A metà degli anni 2000 alla cantante fu diagnosticato il disturbo bipolare e tentò ancora una volta di suicidarsi. “Non credo di essere nata col disturbo bipolare” – disse nel 2004 ad Oprah – “Credo che sia una conseguenza delle violenze che ho subito”. Nello stesso periodo parlò anche di malattia fisica, del dolore cronico che doveva sopportare a causa della sua fibromialgia.
Nel 2010 il suo terzo matrimonio con Steve Cooney (suo amico e collaboratore) si concluse con una separazione. L’anno seguente Sinéad condivise sui social quelli che erano pensieri suicidi, attraverso i quali veicolava il desiderio di andare in Paradiso perché non ce la faceva più. “Vorrei morire senza rovinare la vita ai miei figli”. Dopo che le forze dell’ordine si recarono a casa sua – proprio in seguito a questi tweet – la cantante spiegò che i suoi tweet precedenti erano una richiesta d’aiuto. “Il suicidio non risolve i tuoi problemi, li peggiora all’infinito”

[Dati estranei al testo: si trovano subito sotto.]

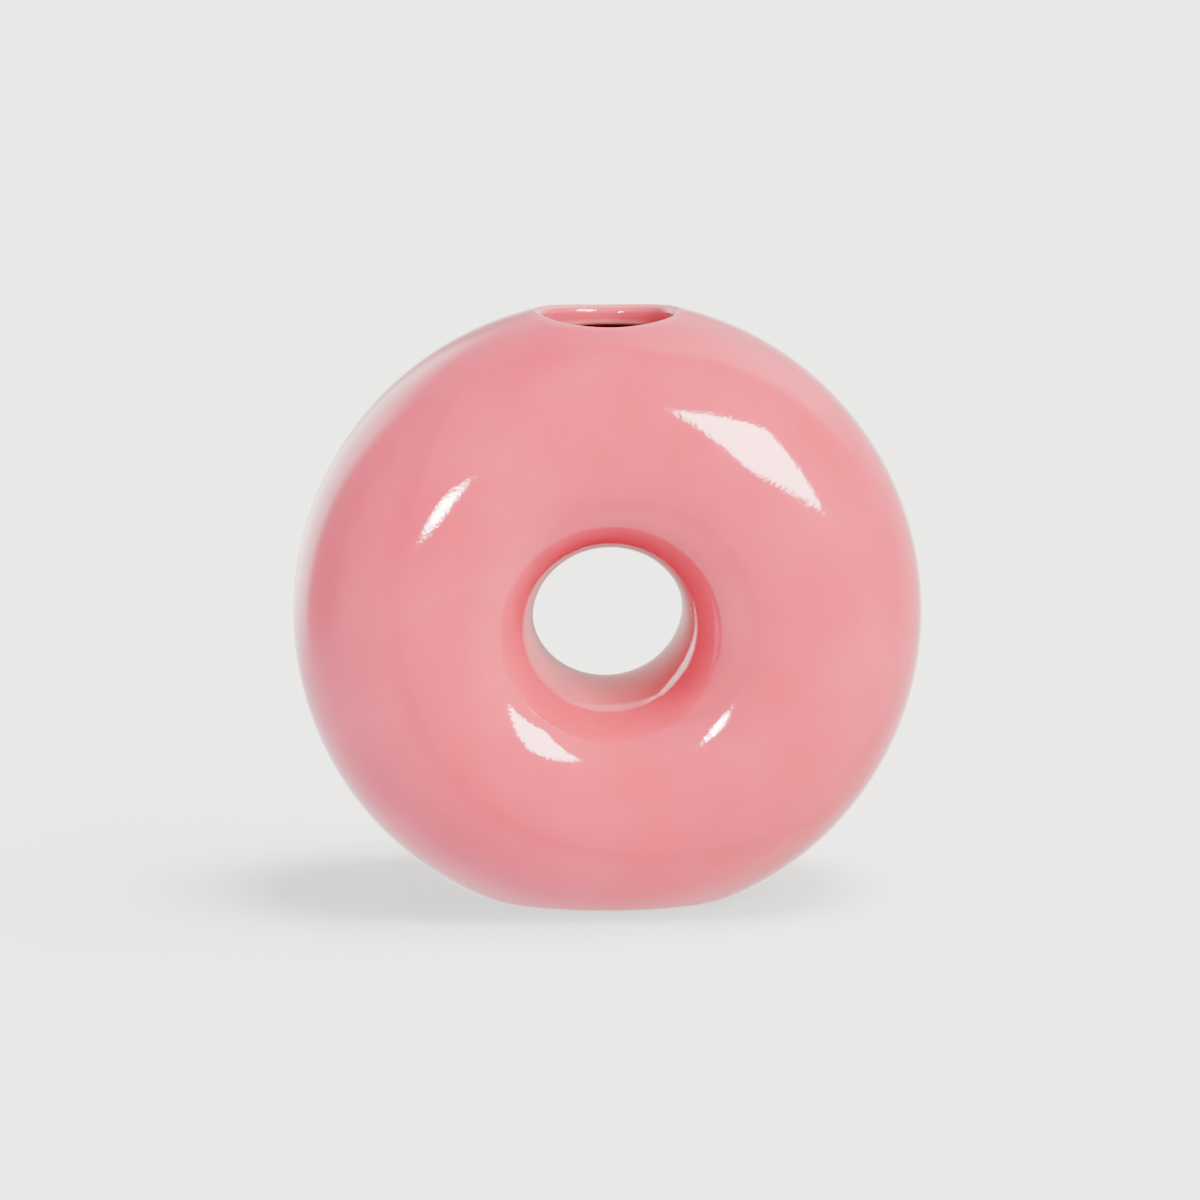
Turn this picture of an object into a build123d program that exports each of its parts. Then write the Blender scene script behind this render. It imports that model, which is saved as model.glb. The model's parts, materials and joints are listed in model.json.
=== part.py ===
from build123d import *
import math
import os

# Ring-shaped flower vase of glazed earthenware, in millimetres.
# The ring's axis lies along Y, and the mouth opens upwards, along +Z, at the top of the ring.
# Origin: middle of the flat foot, on the surface that the vase stands on.

# Glazed ring
ring_outer_radius = 100.0
throat_radius = 23.8
crest_radius = 56.0
half_depth = 50.5
outer_fullness_share = 0.58
inner_fullness_share = 0.74

# Clay wall, its coats, and the slip between the two halves
clay_wall = 6.0
glaze_thickness = 0.45
lining_thickness = 0.35
slip_thickness = 0.8

# Flat foot at the bottom of the ring
foot_cut_depth = 10.0
foot_thickness = 6.0
bare_foot_height = 0.4

# Mouth at the top of the ring, with a collar whose lower end is level
mouth_radius = 20.8
mouth_collar_width = 6.0
mouth_collar_drop = 10.8
lip_rounding = 2.4
lower_lip_rounding = 1.6

# How far a cut runs past the surface that it cuts
overrun = 5.0

ring_centre_height = ring_outer_radius - foot_cut_depth
ring_top_height = ring_centre_height + ring_outer_radius
ring_crest_height = ring_centre_height + crest_radius
collar_bottom_height = ring_top_height - mouth_collar_drop
mid_collar_height = (ring_top_height + collar_bottom_height) / 2
clay_bore_radius = mouth_radius + glaze_thickness
collar_outer_radius = clay_bore_radius + mouth_collar_width
mid_wall_inset = glaze_thickness + clay_wall / 2
hollow_inset = glaze_thickness + clay_wall
reach = ring_outer_radius + overrun


def quarter(crest, side, fullness_share):
    """Curve from the section's crest to its side, square to both axes of the section."""
    along_crest = Vector(crest.X + (side.X - crest.X) * fullness_share, crest.Y)
    along_side = Vector(side.X, side.Y + (crest.Y - side.Y) * fullness_share)
    return Bezier(crest, along_crest, along_side, side)


def ring_solid(inset):
    """Solid ring whose surface lies this far inside the glazed surface."""
    depth = half_depth - inset
    front_crest = Vector(crest_radius, -depth)
    back_crest = Vector(crest_radius, depth)
    rim = Vector(ring_outer_radius - inset, 0)
    throat = Vector(throat_radius + inset, 0)
    outline = Wire([
        quarter(front_crest, rim, outer_fullness_share),
        quarter(back_crest, rim, outer_fullness_share),
        quarter(back_crest, throat, inner_fullness_share),
        quarter(front_crest, throat, inner_fullness_share),
    ])
    turned = revolve(Face(outline), axis=Axis.Y)
    return Pos(0, 0, ring_centre_height) * Rot(0, 90, 0) * turned


def block(low, high):
    """Box between two corners."""
    size = high - low
    middle = (low + high) / 2
    return Pos(middle.X, middle.Y, middle.Z) * Box(size.X, size.Y, size.Z)


def above(height):
    """Everything higher than a level plane, as far as the ring reaches."""
    return block(Vector(-reach, -reach, height), Vector(reach, reach, 2 * reach))


def on_mouth_axis(radius, bottom):
    """Upright cylinder on the mouth's axis, from a height to past the ring's top."""
    length = ring_top_height + overrun - bottom
    return Pos(0, 0, bottom + length / 2) * Cylinder(radius, length)


def bore_edges(shape, radius, at_lip):
    """Edges round the mouth's bore, at its lip or else at its lower end."""
    found = []
    for edge in shape.edges().filter_by(GeomType.LINE, reverse=True):
        places = [edge.position_at(share) for share in (0, 0.5, 1)]
        on_bore = all(
            abs(math.hypot(place.X, place.Y) - radius) < lining_thickness / 10
            for place in places
        )
        high = max(place.Z for place in places) > mid_collar_height
        if on_bore and high == at_lip:
            found.append(edge)
    return found


def vessel(inset, coat, lining):
    """Hollow ring with a flat floor inside and a collared mouth, at one depth of its coats.

    The inset is measured from the glazed surface, and the coat and the lining are what
    this body adds to the clay outside and inside.
    """
    bore = clay_bore_radius - coat
    collar_room = on_mouth_axis(collar_outer_radius + lining, collar_bottom_height - lining)
    hollow = ring_solid(hollow_inset + lining) & above(foot_thickness + lining)
    hollow = hollow - collar_room
    body = ring_solid(inset) - hollow - on_mouth_axis(bore, ring_crest_height)
    body = body.fillet(lip_rounding - inset, bore_edges(body, bore, True))
    return body.fillet(lower_lip_rounding - inset, bore_edges(body, bore, False))


# The clay body without its glaze, and the same body with its glaze on
clay = vessel(glaze_thickness, 0, 0) & above(0)
glazed = vessel(0, glaze_thickness, lining_thickness) & above(bare_foot_height)

# Foot: a slab that closes the bottom of the hollow, flat and bare underneath
foot = clay - above(foot_thickness)

# Mouth collar: a ring of clay let into both halves
collar_seat = on_mouth_axis(collar_outer_radius, collar_bottom_height - overrun)
mouth_collar = clay & collar_seat

# Front and back halves of the ring, butted together with slip
shell = (clay & above(foot_thickness)) - collar_seat
half_slip = slip_thickness / 2
front_side = block(Vector(-reach, -reach, 0), Vector(reach, -half_slip, 2 * reach))
back_side = block(Vector(-reach, half_slip, 0), Vector(reach, reach, 2 * reach))
front_half = shell & front_side
back_half = shell & back_side

# Slip: a ring round the throat, and a ring round the rim that the mouth and foot break
slip = shell - front_side - back_side
throat_room = Pos(0, 0, ring_centre_height) * Rot(90, 0, 0) * Cylinder(crest_radius, 2 * half_depth)
throat_slip = slip & throat_room
rim_slip = slip - throat_room

# Glaze: a coat over the outside, the lip, the bore and the collar's lower edge
coats = glazed - clay
mouth_core = on_mouth_axis(clay_bore_radius + lower_lip_rounding, collar_bottom_height - overrun)
lined_room = ring_solid(mid_wall_inset) - mouth_core
outer_glaze = coats - lined_room

# Lining: the glaze inside the hollow, up to where the outer coat ends under the collar
inner_glaze = coats & lined_room

pieces = {
    "foot": foot,
    "mouth_collar": mouth_collar,
    "front_half": front_half,
    "back_half": back_half,
    "throat_slip": throat_slip,
    "rim_slip": rim_slip,
    "outer_glaze": outer_glaze,
    "inner_glaze": inner_glaze,
}
os.makedirs("parts", exist_ok=True)
for name, piece in pieces.items():
    export_step(piece, f"parts/{name}.step")
    print(name, len(piece.solids()), round(piece.volume, 1), piece.is_valid)
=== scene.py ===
import json
import math

import bpy
import numpy as np
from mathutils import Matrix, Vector


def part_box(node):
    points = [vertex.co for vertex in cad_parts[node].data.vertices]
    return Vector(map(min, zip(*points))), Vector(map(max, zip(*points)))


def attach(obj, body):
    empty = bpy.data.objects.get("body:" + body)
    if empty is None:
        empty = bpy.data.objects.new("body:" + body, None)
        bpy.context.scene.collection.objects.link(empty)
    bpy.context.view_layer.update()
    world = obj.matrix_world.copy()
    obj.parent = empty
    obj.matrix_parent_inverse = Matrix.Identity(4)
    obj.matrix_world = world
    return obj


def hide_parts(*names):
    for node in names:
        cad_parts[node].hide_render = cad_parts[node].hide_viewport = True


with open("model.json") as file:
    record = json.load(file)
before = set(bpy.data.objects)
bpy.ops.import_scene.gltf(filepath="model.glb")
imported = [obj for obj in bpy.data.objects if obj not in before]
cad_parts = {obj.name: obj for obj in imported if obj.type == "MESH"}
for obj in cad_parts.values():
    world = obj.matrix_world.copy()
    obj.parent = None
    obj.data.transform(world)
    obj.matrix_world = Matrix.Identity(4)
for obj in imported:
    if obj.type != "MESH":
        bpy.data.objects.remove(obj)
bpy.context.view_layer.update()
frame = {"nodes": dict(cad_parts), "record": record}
scene = bpy.context.scene


# Camera
# A long lens, a little to the left of the ring and above it, that gives the ring the place and
# size that it has in the picture. A direction is degrees to the right of straight in front and
# degrees up, and lengths are in metres where neither a name nor a comment says millimetres.

MM = 0.001
FRAME_PIXELS = 1200
RING_MIDDLE_PIXELS = (607.6, 611.9)
RING_RADIUS_PIXELS = 314.05
CAMERA_DIRECTION = (-1.8, 11.5)
CAMERA_DISTANCE = 2.2
SENSOR_MM = 36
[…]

Pochi mesi dopo Sinéad si sposò con Barry Herridge, un terapista inglese, con una cerimonia a Los Angeles, ma il matrimonio durò appena 18 giorni. Un mese dopo l’artista tentò di suicidarsi di nuovo, per poi tornare su Twitter e chiedere ai fan che la aiutassero a trovare uno psichiatra valido a Dublino, sostenendo di essere “in grave pericolo”.

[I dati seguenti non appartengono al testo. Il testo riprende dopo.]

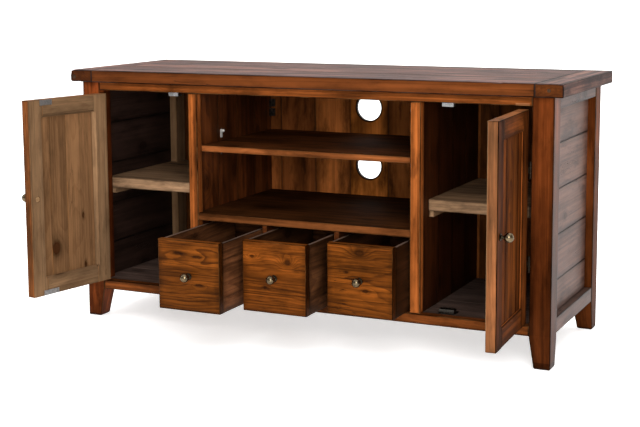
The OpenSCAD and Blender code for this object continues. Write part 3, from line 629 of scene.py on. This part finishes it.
def board_parts(obj, to_closed, splits):
    """The node's triangles as one list for each board. Boards that touch are told apart by where they are."""
    me = obj.data
    co = np.array([to_closed @ v.co for v in me.vertices], float).reshape(-1, 3)
    tris = [list(p.vertices) for p in me.polygons]
    if splits:
        axis, places = splits
        groups = {}
        for t in tris:
            p = co[t]
            n = np.cross(p[1] - p[0], p[2] - p[0])
            length = np.linalg.norm(n)
            if length < 1e-14:
                continue
            inside = p.mean(0)[axis] - n[axis] / length * 2e-4
            groups.setdefault(int(np.searchsorted(places, inside)), []).append(t)
        return co, [groups[k] for k in sorted(groups)]
    keys = np.round(co, 5)
    ids, index = {}, []
    for k in map(tuple, keys):
        index.append(ids.setdefault(k, len(ids)))
    root = list(range(len(ids)))

    def find(a):
        while root[a] != a:
            root[a] = root[root[a]]
            a = root[a]
        return a

    for t in tris:
        a = find(index[t[0]])
        for q in t[1:]:
            root[find(index[q])] = a
    groups = {}
    for t in tris:
        groups.setdefault(find(index[t[0]]), []).append(t)
    return co, [groups[k] for k in sorted(groups)]


def leg_section(z, x0, x1, y0, y1, inner_x, inner_y):
    """A leg's rectangle at a height; the two inner faces taper below the rails."""
    t = 0.013 * max(0.0, min(1.0, (0.080 - z) / 0.077))
    if inner_x > 0:
        x1 -= t
    else:
        x0 += t
    if inner_y > 0:
        y1 -= t
    else:
        y0 += t
    return (x0 + x1) / 2, (x1 - x0) / 2, (y0 + y1) / 2, (y1 - y0) / 2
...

Nel 2013 spiegò che la diagnosi di disturbo bipolare era sbagliata e che soffriva di stress post traumatico dovuto agli abusi subiti durante l’infanzia. Sinéad annunciò che, in via graduale, avrebbe smesso di prendere i farmaci che la stavano intossicando da anni. “Per dieci anni mi sono avvelenata con questi farmaci e ho dovuto convivere con effetti collaterali difficili da gestire. Lentamente, smetterò di prenderli e mi riprenderò la mia vita”
Due anni dopo però la cantante disse che si sarebbe suicidata con un’overdose, perché non riusciva ad ottenere rispetto dai suoi ex partner in merito alla custodia dei suoi figli, Shane e Yeshua. “Non sono a casa mia, sono in un hotel da qualche parte in Irlanda, sotto falso nome” – scrisse su Twitter – “Alla mia famiglia e ai miei figli non interessa un accidente di dove sia, e se non avessi scritto questo tweet, non lo avrebbero scoperto”. A questo episodio di gravi difficoltà psicologiche, ne seguirono molti altri. Lo stesso anno, il 2015, l’artista fu sottoposta ad un’isterectomia per curare una endometriosi e questo compromise ulteriormente le sue condizioni di salute psicologiche, già precarie.
“Quando mi sono operata ne sono stata estremamente triggerata. Non è possibile prevedere quanto possa triggerarti il disturbo da stress post traumatico in determinate circostanze. Io mi vedo come un cane da salvataggio. Sto bene fino a quando non mi metti in una situazione che mi fa ripensare ai traumi che ho vissuto. Riesco a gestirlo bene, perché mi è stato insegnato come fare. Ho fatto tanta terapia. Si tratta di concentrarti su cose che ti fanno stare in pace, invece che su quelle cose che ti mettono a disagio”
Nel 2022, la morte di suo figlio Shane Lunny, segna un capitolo definitivo nella sua lotta contro i disturbi mentali. Shane era stato rilasciato da un ospedale psichiatrico di Dublino dove si trovava per tendenze suicide, e dopo essere scomparso per giorni, fu ritrovato morto. Sinéad O’Connor non si è mai ripresa dalla morte del figlio e, fino a due settimane prima della sua scomparsa, aveva detto che ormai si sentiva come una “morta vivente”.